Earlier this month, federal prosecutors filed a motion asking McFadden to terminate Dennison’s self-representation and appoint a lawyer to represent him. While Americans have a right to represent themselves in criminal cases under the 1975 U.S. Supreme Court decision Faretta v. California, that right is not absolute. The Supreme Court said judges can refuse to allow self-representation if a defendant “deliberately engages in serious and obstructionist misconduct.” Prosecutors said Dennison had met that bar.

“Most obviously, Dennison chose not to attend his own trial, and fled from capture for nearly a year. Dennison has also obstructed nearly every hearing he has been a part of in this case,” prosecutors wrote. “On February 17, 2023, for instance, Dennison was scheduled to be arraigned, but was so disruptive that he had to be detained for several days. Then, after failing to appear for his jury trial in June 2023 and actively attempting to evade law enforcement, on May 29, 2024, Dennison again had to be removed from the courtroom during his arraignment on the superseding criminal information because he would not listen or respond to the Court.”

Prosecutors said Dennison had also refused to respond to any of the government’s motions and had himself filed “incoherent” documents claiming the court had no authority over him.

Prior to fleeing, Dennison’s case had been marked by unusual filings in which he appeared to echo common phrases from the sovereign citizen movement – a loosely organized right-wing ideology that believes “virtually all existing government in the United States is illegitimate,” according to the Anti-Defamation League.

In one letter, which was sent to standby counsel and Justice Department attorneys and filed to the public docket by McFadden, Dennison refers to himself variously as the “beneficiary” of his trust, an “American Freeman,” a “living breathing man” and as “Victor Sean of Dennison, trust protector.” Sovereign citizens often claim they are not citizens of the United States but rather “sovereign” unto themselves and, therefore, “freed from the jurisdiction of the ‘de facto’ government and courts,” according to the ADL. Sovereign citizens also frequently insist there is a distinction between their “living person” and the corporate trust, sometimes referred to as a “dead entity,” they believe the government created when they were born to unwittingly force them into a contract. Dennison referenced those ideas repeatedly in his letter.

“You cannot represent a living man,” Dennison wrote to his standby counsel. “I’m a living man. An attorney can only represent the dead. When you use the words ‘you’ and ‘your’ are you referring to a dead entity? Are you trying to summon the dead? Or do you mean the living breathing man?”

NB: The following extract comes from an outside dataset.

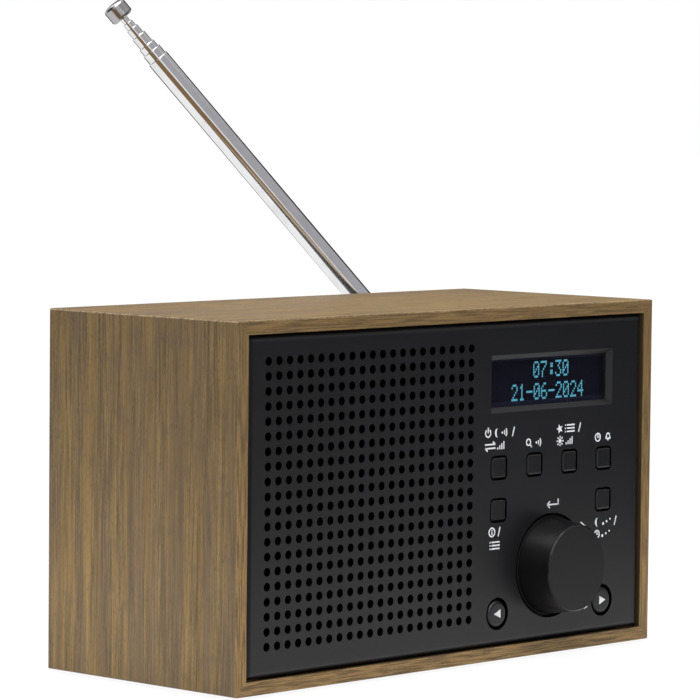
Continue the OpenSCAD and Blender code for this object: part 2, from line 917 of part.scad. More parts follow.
module main_board() {
    color("darkgreen")
        union() {
            difference() {
                translate([-main_w / 2, main_front_y, main_z]) cube([main_w, main_d, pcb_t]);
                for (p = main_holes)
                    translate([p[0], p[1], main_z - 1]) cylinder(d = clear_d, h = pcb_t + 2);
            }
            // header for the ribbon cable
            translate([header_x - header_w / 2, header_y - header_d / 2, main_top_z])
                cube([header_w, header_d, header_t]);
            // terminal for the speaker lead
            translate([lead_x - lead_block / 2, lead_y - lead_block / 2, main_top_z])
                cube([lead_block, lead_block, lead_block]);
            // shielded tuner, and two capacitors beside it
            translate([tuner_x - tuner[0] / 2, main_back_y - tuner[1] - 4, main_top_z]) cube(tuner);
            for (k = [0, 1])
                translate([tuner_x + tuner[0] / 2 + capacitor_d * (1 + 1.4 * k), main_back_y - 10, main_top_z])
                    cylinder(d = capacitor_d, h = capacitor_h);
        }
}

module dc_socket() {
    color([0.1, 0.1, 0.1])
        translate([dc_x, 0, dc_z])
            difference() {
                union() {
                    translate([-dc_w / 2, back_inner_y - 13, -dc_h / 2]) cube([dc_w, 13, dc_h]);
                    bar(dc_d + 2 * snout_wall, back_inner_y - eps, snout_end_y);
                }
                difference() {
                    bar(dc_d, snout_end_y - dc_depth, snout_end_y + 1);
                    bar(dc_pin_d, snout_end_y - dc_depth - 1, snout_end_y - 1);
                }
            }
}

module headphone_socket() {
    color([0.1, 0.1, 0.1])
        translate([jack_x, 0, jack_z])
            difference() {
                union() {
                    translate([-jack_w / 2, back_inner_y - jack_back, -jack_h / 2 - 0.5])
                        cube([jack_w, jack_back, jack_h + 1]);
                    bar(jack_d + 2 * snout_wall, back_inner_y - eps, snout_end_y);
                }
                bar(jack_d, snout_end_y - jack_depth, snout_end_y + 1);
            }
}

// Flat cable from the control board's header down to the main board's
module ribbon_cable() {
    y0 = board_back_y + header_t;
    color("lightgray")
        translate([header_x + ribbon_w / 2, 0, 0])
            rotate([0, -90, 0])
                linear_extrude(ribbon_w)
                    union() {
                        translate([header_z - ribbon_t / 2, y0]) square([ribbon_t, header_y + ribbon_t / 2 - y0]);
                        translate([main_top_z + header_t, header_y - ribbon_t / 2])
                            square([header_z + ribbon_t / 2 - main_top_z - header_t, ribbon_t]);
                    }
}

// Twin lead from the back of the speaker's terminal strip, round one bend and down to the main board
module speaker_lead() {
    color("firebrick")
        translate([lead_x, 0, 0])
            union() {
                translate([0, 0, grille_z]) bar(lead_d, basket_back_y, lead_y - lead_bend);
                translate([0, lead_y - lead_bend, grille_z - lead_bend])
                    rotate([0, -90, 0])
                        rotate_extrude(angle = 90) translate([lead_bend, 0]) circle(d = lead_d);
                translate([0, lead_y, main_top_z + lead_block])
                    cylinder(d = lead_d, h = grille_z - lead_bend - main_top_z - lead_block);
            }
}

// ---------------------------------------------------------------- back

module back_panel() {
    color([0.1, 0.1, 0.11])
        difference() {
            slab(back_inner_y, back_y)
                translate([0, mid_z]) rounded_rect(panel_w, panel_h, 1);
            for (side = [-1, 1], z = batten_posts_z)
                at(side * batten_gap_x, z) {
                    bar(clear_d, back_inner_y - 1, back_y + 1);
                    bar(screw_head_d + 2 * fit_gap, back_y - screw_head_t, back_y + 1);
                }
            at(dc_x, dc_z) bar(dc_d + 2 * snout_wall + 2 * fit_gap, back_inner_y - 1, back_y + 1);
            at(jack_x, jack_z) bar(jack_d + 2 * snout_wall + 2 * fit_gap, back_inner_y - 1, back_y + 1);
            at(pivot[0], pivot[2]) bar(stub_d + 2 * fit_gap, back_inner_y - 1, back_y + 1);
        }
}

module back_screws() {
    color("silver")
        for (side = [-1, 1], z = batten_posts_z)
            at(side * batten_gap_x, z)
                difference() {
                    union() {
                        bar(screw_d, back_inner_y - back_screw_l, back_y - screw_head_t + eps);
                        bar(screw_head_d, back_y - screw_head_t, back_y);
                    }
                    for (a = [0, 90])
                        rotate([0, a, 0])
                            translate([-1.4, back_y - 0.8, -0.3]) cube([2.8, 2, 0.6]);
                }
}

// ---------------------------------------------------------------- antenna

module antenna_bracket() {
    color([0.1, 0.1, 0.11])
        at(pivot[0], pivot[2])
            turned(back_y)
                polygon([[stub_d / 2 + stub_slip, 0], [bracket_d / 2, 0], [bracket_d / 2, 1],
                    [swivel_d / 2, bracket_y - back_y], [stub_d / 2 + stub_slip, bracket_y - back_y]]);
}

// Places what turns with the swivel
module swung() {
    translate(pivot) rotate([0, -swing, 0]) children();
}

// Places what also folds with the rod
module folded() {
    swung() rotate([-fold, 0, 0]) children();
}

// A bar across the rod, along the hinge pin
module cross_bar(d, l) {
    rotate([0, 90, 0]) cylinder(d = d, h = l, center = true);
}

module antenna_swivel() {
    gap = tang_t + 2 * ear_slip;
    wide = gap + 2 * ear_t;
    color("silver")
        swung()
            difference() {
                union() {
                    bar(swivel_d, -swivel_top - swivel_t, -swivel_top);
                    difference() {
                        union() {
                            cross_bar(2 * ear_r, wide);
                            translate([-wide / 2, -swivel_top - eps, -ear_r])
                                cube([wide, swivel_top + eps, 2 * ear_r]);
                        }
                        translate([-gap / 2, -swivel_top, -10]) cube([gap, 20, 20]);
                    }
                    bar(stub_d, back_inner_y - fit_gap - pivot[1], -swivel_top - swivel_t + eps);
                }
                cross_bar(pin_d + 2 * screw_slip, 20);
                bar(swivel_screw_d + 2 * screw_slip, back_inner_y - 1 - pivot[1], -swivel_top - 1);
            }
}

module antenna_swivel_screw() {
    color("silver")
        swung() {
            bar(swivel_screw_d, back_inner_y - fit_gap - pivot[1], -swivel_top - 1.4);
            bar(swivel_head_d, back_inner_y - fit_gap - swivel_head_t - pivot[1],
                back_inner_y - fit_gap - pivot[1]);
        }
}

module antenna_hinge_pin() {
    wide = tang_t + 2 * ear_slip + 2 * ear_t;
    color("gainsboro")
        swung() {
            cross_bar(pin_d, wide);
            for (side = [-1, 1])
                translate([side * (wide + pin_head_t) / 2, 0, 0]) cross_bar(pin_d * 1.6, pin_head_t);
        }
}

function sum_to(i) = i == 0 ? steps[0] : steps[i] + sum_to(i - 1);
function mouth(i) = outer_reach + sum_to(i);
function section_d(i) = tube_d - i * tube_step;
function floor_z(i) = tube_floor + i * floor_step;

// One tube of the antenna: open bore, rolled mouth
module tube(i) {
    r = section_d(i) / 2;
    translate([0, 0, floor_z(i)])
        rotate_extrude()
            difference() {
                union() {
                    square([r, mouth(i) - floor_z(i) - mouth_r]);
                    square([r - mouth_r, mouth(i) - floor_z(i)]);
                    translate([r - mouth_r, mouth(i) - floor_z(i) - mouth_r]) circle(mouth_r);
                }
                translate([-1, i == 0 ? tube_floor_t : -1])
                    square([r - tube_wall + 1, mouth(i) + 5]);
            }
}

module antenna_section_1() {
    color("lightgray")
        folded() {
            difference() {
                union() {
                    cross_bar(tang_w, tang_t);
                    translate([-tang_t / 2, -tang_w / 2, 0]) cube([tang_t, tang_w, tube_floor - 2.5]);
                    translate([0, 0, tube_floor - 3.4])
                        cylinder(d1 = tang_w, d2 = tube_d, h = 1);
                    translate([0, 0, tube_floor - 2.4 - eps]) cylinder(d = tube_d, h = 2.4 + 2 * eps);
                }
                cross_bar(pin_d + 2 * pin_slip, 20);
            }
            tube(0);
        }
}

module antenna_section(i) {
    color("lightgray") folded() tube(i);
}

// The last section is a solid rod
module antenna_section_7() {
    color("lightgray")
        folded()
            translate([0, 0, floor_z(6)]) cylinder(d = section_d(6), h = mouth(6) - floor_z(6));
}

// Tip: straight side between two rounded edges, under a low dome that runs into the upper one
module antenna_tip() {
    r = tip_d / 2;
    edge = tip_edge_r;
    ball = 3.2 * r;
    upper = tip_l - ball + sqrt(pow(ball - edge, 2) - pow(r - edge, 2));
    reach = ball / (ball - edge);
    dome_x = (r - edge) * reach;
    dome_z = tip_l - ball + (upper - tip_l + ball) * reach;
    color("lightgray")
        folded()
            translate([0, 0, mouth(6)])
                rotate_extrude()
                    union() {
                        polygon([[0, 0], [r - edge, 0], [r, edge], [r, upper], [dome_x, dome_z], [0, dome_z]]);
                        translate([r - edge, edge]) circle(edge);
                        translate([r - edge, upper]) circle(edge);
                        intersection() {
                            translate([0, tip_l - ball]) circle(ball, $fn = 96);
                            translate([0, dome_z - eps]) square([dome_x, tip_l]);
                        }
                    }
}

// ---------------------------------------------------------------- nodes

cabinet_top();
cabinet_bottom();
cabinet_left();
cabinet_right();
cabinet_battens();
feet();
front_panel();
display_lens();
lcd_glass();
lcd_frame();
control_board();
switch_bodies();
encoder_body();
encoder_rotor();
encoder_shaft();
knob();
for (k = [0:len(key_list) - 1]) {
    key(k);
    plunger(k);
}
speaker_basket();
speaker_cone();
speaker_surround();
speaker_dust_cap();
speaker_magnet();
speaker_screws();
panel_screws();
board_screws();
main_board();
board_standoffs();
dc_socket();
headphone_socket();
ribbon_cable();
speaker_lead();
back_panel();
back_screws();
antenna_bracket();
antenna_swivel();
antenna_swivel_screw();
antenna_hinge_pin();
antenna_section_1();
for (i = [1:5])
    antenna_section(i);
antenna_section_7();
antenna_tip();
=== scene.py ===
"""Tabletop radio: finishes, printed marks, lit display and stage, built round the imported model."""
import math

import bmesh
import bpy
from bpy.props import (FloatProperty, FloatVectorProperty, IntProperty, PointerProperty,
                       StringProperty)
from bpy.types import Operator, Panel, PropertyGroup
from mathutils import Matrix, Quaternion, Vector


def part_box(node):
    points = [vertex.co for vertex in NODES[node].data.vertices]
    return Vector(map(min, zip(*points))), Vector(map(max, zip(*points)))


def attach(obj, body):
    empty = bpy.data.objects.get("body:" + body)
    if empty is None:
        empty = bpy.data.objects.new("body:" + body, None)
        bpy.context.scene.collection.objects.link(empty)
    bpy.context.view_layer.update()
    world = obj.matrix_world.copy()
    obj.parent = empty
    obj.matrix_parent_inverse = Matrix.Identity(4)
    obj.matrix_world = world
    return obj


bl_info = {
    "name": "Tabletop Radio",
    "version": (1, 0, 0),
    "blender": (4, 5, 0),
    "location": "View3D > Sidebar > Radio",
    "description": "Finishes, printed marks, lit display and stage of a tabletop radio",
    "category": "Object",
}

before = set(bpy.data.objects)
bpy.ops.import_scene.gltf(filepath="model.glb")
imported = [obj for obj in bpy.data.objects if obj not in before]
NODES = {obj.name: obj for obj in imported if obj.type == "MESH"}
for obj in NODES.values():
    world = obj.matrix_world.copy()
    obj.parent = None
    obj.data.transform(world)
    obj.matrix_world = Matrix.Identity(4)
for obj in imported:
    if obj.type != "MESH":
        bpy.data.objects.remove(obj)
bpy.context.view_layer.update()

MM = 0.001
PRINT_T = 0.02 * MM  # thickness of the print and of the lit dots
BARE_BOARD = 1.7  # a bare circuit board and its solder, in millimetres
KEYS = ["standby", "scan", "preset", "alarm", "info", "sleep", "previous", "next"]
SECTIONS = 7  # tubes of the antenna
ARROWS = {"previous": -1, "next": 1}  # round keys with an arrow, and the side it points to
PANEL_RIM = 3.0  # width of the front panel's rim without holes, in millimetres
RIM_ABOVE, RIM_BELOW = 6.2, 5.7  # from the display's middle to its paler rim, in millimetres

BLACK = (0.0, 0.0, 0.0)
WHITE = (1.0, 1.0, 1.0)
# the knob's face, paler than its side as painted sheen
KNOB_FACE_SHEEN = (0.0088, 0.0088, 0.0095)
LAMP_GLOW = (4.0, 4.0, 4.1)
FLOOR_GLOW = 1.03  # strength at which the floor comes out white
GLOW_ONLY = {"Specular IOR Level": 0.0, "Base Color": (*BLACK, 1.0), "Emission Strength": 1.0}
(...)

“Let it be known, the Provost Marshal has been noticed,” Dennison also warned cryptically – an apparent reference to a belief held by some sovereign citizens, according to a 2015 FBI briefing, that military authorities will intervene in the event of their arrest or prosecution.

Dennison is neither the first Jan. 6 defendant to espouse sovereign citizen rhetoric nor to choose to represent himself at trial. In January, Marc Bru, a Proud Boy from Washington state who also absconded before his trial, was sentenced to six years in prison on felony counts of civil disorder and obstruction of an official proceeding. Bru declined to offer any defense during his trial and said almost nothing, save that he did not consent to the proceeding.

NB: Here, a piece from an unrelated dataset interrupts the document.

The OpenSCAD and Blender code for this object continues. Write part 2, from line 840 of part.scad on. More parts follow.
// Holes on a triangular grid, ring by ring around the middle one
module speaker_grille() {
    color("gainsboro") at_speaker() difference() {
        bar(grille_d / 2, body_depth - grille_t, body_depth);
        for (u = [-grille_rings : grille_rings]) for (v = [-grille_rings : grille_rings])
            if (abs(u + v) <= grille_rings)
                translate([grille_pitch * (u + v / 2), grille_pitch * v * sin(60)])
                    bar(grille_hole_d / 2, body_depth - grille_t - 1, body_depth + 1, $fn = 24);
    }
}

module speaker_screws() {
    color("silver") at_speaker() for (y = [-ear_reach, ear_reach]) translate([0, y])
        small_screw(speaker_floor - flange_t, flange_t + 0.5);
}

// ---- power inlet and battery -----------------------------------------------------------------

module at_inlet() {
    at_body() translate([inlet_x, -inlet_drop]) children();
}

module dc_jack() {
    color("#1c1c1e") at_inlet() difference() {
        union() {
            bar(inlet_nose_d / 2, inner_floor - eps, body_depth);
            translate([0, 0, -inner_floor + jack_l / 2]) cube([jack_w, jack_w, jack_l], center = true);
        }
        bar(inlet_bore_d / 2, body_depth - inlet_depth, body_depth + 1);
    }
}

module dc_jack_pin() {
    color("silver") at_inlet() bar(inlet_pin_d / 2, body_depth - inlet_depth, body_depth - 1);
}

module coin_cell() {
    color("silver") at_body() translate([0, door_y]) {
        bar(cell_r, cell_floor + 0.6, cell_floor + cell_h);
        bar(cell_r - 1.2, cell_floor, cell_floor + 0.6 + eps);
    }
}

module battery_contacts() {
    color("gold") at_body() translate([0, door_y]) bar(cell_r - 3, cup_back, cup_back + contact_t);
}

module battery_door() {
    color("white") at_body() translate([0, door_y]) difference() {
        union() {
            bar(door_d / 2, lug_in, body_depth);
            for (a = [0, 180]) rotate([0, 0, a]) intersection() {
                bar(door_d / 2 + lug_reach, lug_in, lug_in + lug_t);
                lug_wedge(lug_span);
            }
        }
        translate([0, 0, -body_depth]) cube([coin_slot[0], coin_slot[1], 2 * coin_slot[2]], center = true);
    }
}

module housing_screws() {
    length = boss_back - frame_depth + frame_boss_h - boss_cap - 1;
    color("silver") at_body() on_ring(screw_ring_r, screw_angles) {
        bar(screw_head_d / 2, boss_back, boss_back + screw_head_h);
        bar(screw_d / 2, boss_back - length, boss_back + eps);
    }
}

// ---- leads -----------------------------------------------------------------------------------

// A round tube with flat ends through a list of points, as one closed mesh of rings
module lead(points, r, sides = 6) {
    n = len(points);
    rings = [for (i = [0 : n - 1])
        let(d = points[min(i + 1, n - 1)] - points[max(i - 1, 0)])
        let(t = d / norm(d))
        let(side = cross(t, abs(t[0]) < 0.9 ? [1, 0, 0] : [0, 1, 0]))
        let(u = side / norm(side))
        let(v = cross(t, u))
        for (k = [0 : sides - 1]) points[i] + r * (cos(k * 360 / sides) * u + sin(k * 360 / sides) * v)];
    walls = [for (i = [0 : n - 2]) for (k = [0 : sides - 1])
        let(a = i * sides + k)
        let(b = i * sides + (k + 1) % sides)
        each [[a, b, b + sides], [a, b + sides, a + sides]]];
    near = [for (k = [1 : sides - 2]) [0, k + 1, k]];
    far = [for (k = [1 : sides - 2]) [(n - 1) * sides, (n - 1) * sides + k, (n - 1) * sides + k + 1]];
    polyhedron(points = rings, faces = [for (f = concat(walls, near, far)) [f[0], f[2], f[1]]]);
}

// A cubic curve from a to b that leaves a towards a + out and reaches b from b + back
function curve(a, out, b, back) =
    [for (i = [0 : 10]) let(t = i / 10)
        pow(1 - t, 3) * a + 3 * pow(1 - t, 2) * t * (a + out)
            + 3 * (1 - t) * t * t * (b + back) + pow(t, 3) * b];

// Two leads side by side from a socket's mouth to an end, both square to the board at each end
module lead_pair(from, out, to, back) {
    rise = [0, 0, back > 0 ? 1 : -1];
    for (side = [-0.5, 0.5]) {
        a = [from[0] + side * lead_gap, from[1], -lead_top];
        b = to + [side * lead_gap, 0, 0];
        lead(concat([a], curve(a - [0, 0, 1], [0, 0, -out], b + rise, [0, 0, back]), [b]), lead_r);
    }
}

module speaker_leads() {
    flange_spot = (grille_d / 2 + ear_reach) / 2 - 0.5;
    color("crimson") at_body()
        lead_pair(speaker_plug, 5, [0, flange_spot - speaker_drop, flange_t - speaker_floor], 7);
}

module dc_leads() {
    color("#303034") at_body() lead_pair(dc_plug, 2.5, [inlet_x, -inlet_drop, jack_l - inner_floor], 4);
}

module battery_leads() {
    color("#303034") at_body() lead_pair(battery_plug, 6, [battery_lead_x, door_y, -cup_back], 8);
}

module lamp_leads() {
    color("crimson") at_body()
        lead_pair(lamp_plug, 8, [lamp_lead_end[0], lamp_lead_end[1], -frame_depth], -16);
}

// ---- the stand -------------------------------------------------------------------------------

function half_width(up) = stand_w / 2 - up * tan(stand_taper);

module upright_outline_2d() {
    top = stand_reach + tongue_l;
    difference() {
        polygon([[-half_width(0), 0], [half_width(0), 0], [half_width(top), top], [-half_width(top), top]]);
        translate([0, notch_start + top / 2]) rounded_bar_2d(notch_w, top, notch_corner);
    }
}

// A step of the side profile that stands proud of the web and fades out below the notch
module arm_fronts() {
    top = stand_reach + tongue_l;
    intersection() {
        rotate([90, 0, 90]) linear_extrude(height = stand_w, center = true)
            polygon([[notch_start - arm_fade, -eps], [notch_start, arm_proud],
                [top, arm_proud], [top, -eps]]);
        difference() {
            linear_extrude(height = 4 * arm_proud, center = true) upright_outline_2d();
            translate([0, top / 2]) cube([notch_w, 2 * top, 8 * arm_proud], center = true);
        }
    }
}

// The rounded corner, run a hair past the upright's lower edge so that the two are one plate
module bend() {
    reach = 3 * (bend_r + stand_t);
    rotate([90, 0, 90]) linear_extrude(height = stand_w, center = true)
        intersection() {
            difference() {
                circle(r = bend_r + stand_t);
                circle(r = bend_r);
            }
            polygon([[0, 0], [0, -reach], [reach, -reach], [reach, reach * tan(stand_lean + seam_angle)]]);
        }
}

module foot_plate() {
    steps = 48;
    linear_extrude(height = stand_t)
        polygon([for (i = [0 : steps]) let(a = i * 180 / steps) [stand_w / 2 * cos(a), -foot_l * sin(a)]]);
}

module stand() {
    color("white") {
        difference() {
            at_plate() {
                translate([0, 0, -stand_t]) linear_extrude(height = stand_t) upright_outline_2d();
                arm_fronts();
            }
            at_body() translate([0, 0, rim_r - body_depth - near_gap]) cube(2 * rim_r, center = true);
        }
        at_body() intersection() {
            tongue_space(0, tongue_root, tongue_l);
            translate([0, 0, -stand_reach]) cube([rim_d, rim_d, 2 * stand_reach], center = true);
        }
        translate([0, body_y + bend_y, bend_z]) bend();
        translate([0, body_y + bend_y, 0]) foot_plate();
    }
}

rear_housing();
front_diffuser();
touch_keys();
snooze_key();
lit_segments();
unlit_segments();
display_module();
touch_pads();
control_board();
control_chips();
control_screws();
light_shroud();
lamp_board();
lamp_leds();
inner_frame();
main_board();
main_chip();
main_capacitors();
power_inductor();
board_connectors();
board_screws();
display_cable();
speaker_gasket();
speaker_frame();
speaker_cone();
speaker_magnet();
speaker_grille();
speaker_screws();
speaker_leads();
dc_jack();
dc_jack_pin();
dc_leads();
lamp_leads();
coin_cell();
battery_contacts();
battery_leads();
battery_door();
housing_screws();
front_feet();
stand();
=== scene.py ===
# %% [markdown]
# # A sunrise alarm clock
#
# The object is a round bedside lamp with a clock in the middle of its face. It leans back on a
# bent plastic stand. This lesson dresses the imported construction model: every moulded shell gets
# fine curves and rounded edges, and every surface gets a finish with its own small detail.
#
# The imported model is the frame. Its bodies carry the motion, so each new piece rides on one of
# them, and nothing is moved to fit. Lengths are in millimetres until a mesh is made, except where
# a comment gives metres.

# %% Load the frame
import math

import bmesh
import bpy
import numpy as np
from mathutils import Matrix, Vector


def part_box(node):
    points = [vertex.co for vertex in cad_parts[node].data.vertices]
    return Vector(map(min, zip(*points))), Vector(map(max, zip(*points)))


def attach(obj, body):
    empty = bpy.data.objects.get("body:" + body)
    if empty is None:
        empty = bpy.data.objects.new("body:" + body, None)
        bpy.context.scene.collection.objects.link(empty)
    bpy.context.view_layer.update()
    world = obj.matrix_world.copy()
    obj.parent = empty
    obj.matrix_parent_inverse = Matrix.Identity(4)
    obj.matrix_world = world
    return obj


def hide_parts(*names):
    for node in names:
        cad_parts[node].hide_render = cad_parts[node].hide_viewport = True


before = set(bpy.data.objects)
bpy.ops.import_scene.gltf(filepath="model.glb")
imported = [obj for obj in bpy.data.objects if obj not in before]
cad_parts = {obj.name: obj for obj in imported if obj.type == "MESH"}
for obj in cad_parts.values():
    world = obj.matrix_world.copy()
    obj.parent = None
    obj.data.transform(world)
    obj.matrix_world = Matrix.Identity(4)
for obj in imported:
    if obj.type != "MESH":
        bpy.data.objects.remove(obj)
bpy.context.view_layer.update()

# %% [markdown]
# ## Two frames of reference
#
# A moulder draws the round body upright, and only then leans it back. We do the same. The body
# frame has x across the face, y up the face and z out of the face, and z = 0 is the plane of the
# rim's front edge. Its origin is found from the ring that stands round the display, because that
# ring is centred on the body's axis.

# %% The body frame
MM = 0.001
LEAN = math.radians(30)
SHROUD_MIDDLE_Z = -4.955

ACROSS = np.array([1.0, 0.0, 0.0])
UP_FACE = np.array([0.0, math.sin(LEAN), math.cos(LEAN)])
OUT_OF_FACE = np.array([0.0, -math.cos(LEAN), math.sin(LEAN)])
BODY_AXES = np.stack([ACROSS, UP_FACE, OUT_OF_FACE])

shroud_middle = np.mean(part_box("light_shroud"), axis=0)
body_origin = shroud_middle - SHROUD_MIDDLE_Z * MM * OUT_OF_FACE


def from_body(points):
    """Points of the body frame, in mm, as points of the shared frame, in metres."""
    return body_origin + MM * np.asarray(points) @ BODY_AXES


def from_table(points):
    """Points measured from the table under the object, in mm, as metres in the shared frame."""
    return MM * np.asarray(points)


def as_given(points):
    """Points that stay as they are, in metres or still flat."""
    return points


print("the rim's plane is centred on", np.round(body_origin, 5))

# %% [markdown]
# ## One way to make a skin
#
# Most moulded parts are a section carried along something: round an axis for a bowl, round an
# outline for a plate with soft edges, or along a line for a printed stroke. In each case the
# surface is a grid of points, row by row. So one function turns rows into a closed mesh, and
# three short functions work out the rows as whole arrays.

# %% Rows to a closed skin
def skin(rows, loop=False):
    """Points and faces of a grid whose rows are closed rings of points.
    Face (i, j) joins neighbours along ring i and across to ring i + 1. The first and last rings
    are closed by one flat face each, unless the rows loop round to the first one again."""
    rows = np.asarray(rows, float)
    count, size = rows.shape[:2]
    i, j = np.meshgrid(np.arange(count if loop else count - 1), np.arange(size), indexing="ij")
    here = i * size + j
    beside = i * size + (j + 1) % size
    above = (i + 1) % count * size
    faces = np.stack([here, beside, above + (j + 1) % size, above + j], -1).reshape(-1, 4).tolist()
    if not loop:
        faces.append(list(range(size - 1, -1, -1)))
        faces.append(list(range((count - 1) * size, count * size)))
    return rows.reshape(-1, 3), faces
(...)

“You are outside of your jurisdiction,” Bru told D.C. District Chief Judge James Boasberg in lieu of giving a closing argument. “You have trafficked me and you have committed war crimes against me.”

Last December, another judge sentenced former police chief Alan Hostetter to 11 years in prison for helming a conspiracy to bring weapons to the U.S. Capitol. Hostetter, a member of the anti-government Three Percenters movement, chose to represent himself at trial but did ask for standby counsel – although he requested they have no association with Skull & Bones, Free Masonry or “any other organizations that require oaths or vows of secrecy.” Hostetter’s defense at trial amounted to claiming that Jan. 6 was a government conspiracy to allow the Capitol to be overrun by supporters of former President Donald Trump. Hostetter doubled down during his sentencing hearing and claimed the fatal shooting of Air Force veteran Ashli Babbitt while she attempted to breach a door inside the Capitol was a “psy op.”

In August, McFadden presided over the trial of another pro se defendant, Brandon Fellows, who was ultimately convicted of one felony count of obstruction of an official proceeding and four misdemeanors for his role in the Capitol riot. In addition to 37 months in prison for the Jan. 6 offenses, McFadden also sentenced Fellows to five months for contempt of court based on his behavior at trial. Fellows was ordered to serve his contempt sentence consecutive to his Jan. 6 sentence and has since been released.

As of Tuesday, Dennison had not responded to the government’s motion to terminate his self-representation. He was scheduled to appear in court next on July 15.

Dennison was scheduled to begin a jury trial on Aug. 26. In addition to the four misdemeanors he was originally charged with, Dennison now faces an additional count of failure to appear. Under federal law, failure to appear carries a maximum sentence of up to one year in prison which must be served consecutive to any sentence for other charged offenses.